* **BRIEF**: Everything from the first line to the line containing "geo = ([lean(v) for v in geo[0]], geo[1])" is to be repeated exactly; nothing past it.

* **EXCERPTED DATA**:
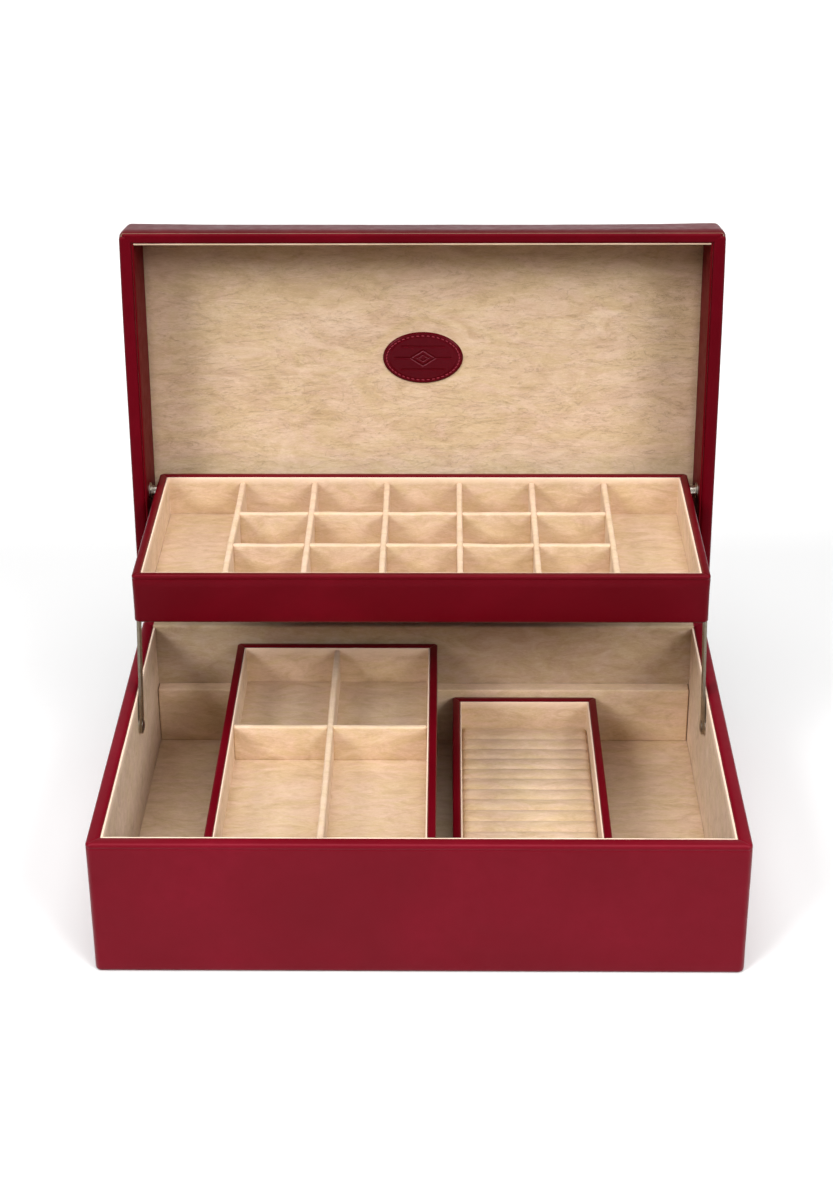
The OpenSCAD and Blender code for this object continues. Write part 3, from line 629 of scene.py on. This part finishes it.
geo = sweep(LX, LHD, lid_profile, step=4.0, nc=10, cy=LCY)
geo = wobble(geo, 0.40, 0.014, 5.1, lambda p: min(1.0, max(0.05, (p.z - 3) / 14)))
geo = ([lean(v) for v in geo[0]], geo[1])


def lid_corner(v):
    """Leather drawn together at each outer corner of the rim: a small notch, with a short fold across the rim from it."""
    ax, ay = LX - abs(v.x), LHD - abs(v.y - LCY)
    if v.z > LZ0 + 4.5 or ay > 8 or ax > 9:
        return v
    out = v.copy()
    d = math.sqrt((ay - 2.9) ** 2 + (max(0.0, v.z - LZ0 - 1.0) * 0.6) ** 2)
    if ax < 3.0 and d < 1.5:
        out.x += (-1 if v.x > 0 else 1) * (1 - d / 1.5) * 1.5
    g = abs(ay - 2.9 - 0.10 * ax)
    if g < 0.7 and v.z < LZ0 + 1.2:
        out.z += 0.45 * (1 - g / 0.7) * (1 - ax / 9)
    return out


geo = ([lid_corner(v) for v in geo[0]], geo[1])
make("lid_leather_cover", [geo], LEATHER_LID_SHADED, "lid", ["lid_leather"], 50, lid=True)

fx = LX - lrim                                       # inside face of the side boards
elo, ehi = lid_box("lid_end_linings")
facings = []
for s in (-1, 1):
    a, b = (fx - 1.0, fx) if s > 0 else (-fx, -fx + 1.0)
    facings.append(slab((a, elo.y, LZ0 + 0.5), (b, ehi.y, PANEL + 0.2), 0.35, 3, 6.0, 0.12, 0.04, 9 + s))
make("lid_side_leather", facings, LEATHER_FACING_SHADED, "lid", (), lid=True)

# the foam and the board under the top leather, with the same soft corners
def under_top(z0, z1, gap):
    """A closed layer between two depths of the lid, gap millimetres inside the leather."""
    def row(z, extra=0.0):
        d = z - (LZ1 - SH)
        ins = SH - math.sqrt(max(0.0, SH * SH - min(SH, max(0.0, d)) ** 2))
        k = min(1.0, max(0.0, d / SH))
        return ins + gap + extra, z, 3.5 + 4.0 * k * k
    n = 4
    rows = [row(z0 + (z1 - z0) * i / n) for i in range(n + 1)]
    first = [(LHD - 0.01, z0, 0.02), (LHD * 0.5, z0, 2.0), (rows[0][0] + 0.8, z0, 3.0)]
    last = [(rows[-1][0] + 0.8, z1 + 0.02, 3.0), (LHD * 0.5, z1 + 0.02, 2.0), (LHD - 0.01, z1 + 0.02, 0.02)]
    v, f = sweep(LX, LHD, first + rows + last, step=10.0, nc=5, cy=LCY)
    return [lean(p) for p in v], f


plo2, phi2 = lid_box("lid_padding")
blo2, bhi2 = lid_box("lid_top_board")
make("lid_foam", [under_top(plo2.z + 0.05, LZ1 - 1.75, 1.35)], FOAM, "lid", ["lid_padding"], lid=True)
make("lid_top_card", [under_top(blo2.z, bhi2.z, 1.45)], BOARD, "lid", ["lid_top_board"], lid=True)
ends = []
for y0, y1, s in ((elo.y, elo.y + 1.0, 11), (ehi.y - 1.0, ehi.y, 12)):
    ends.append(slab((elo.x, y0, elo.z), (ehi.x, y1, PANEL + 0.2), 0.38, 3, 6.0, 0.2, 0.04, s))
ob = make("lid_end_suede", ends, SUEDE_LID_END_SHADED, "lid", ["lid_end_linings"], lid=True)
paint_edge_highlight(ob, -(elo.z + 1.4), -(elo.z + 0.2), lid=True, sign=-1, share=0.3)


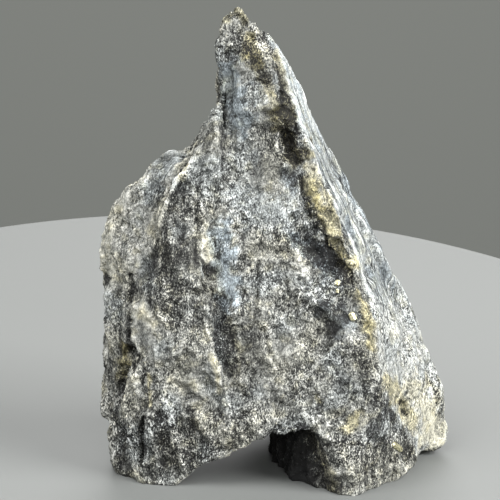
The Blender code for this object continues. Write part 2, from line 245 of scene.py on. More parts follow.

* **TASK ANSWER**:
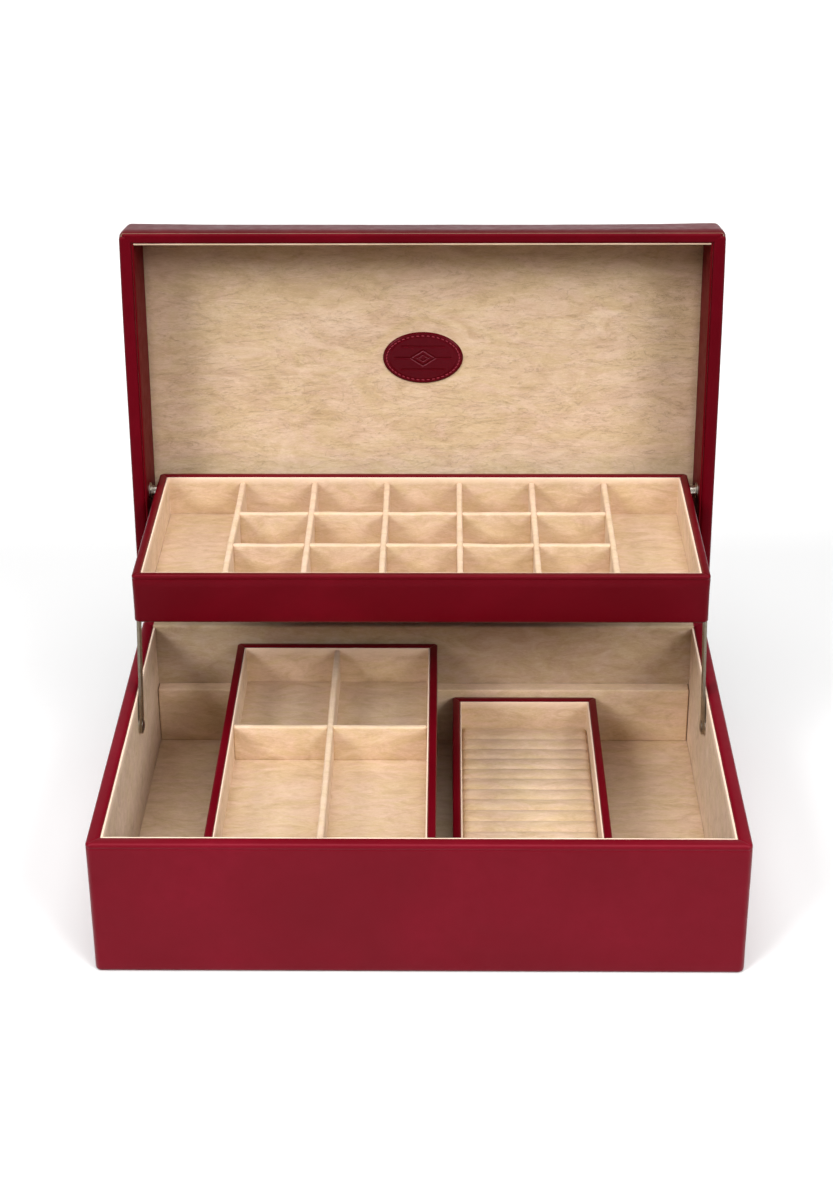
The OpenSCAD and Blender code for this object continues. Write part 3, from line 629 of scene.py on. This part finishes it.
geo = sweep(LX, LHD, lid_profile, step=4.0, nc=10, cy=LCY)
geo = wobble(geo, 0.40, 0.014, 5.1, lambda p: min(1.0, max(0.05, (p.z - 3) / 14)))
geo = ([lean(v) for v in geo[0]], geo[1])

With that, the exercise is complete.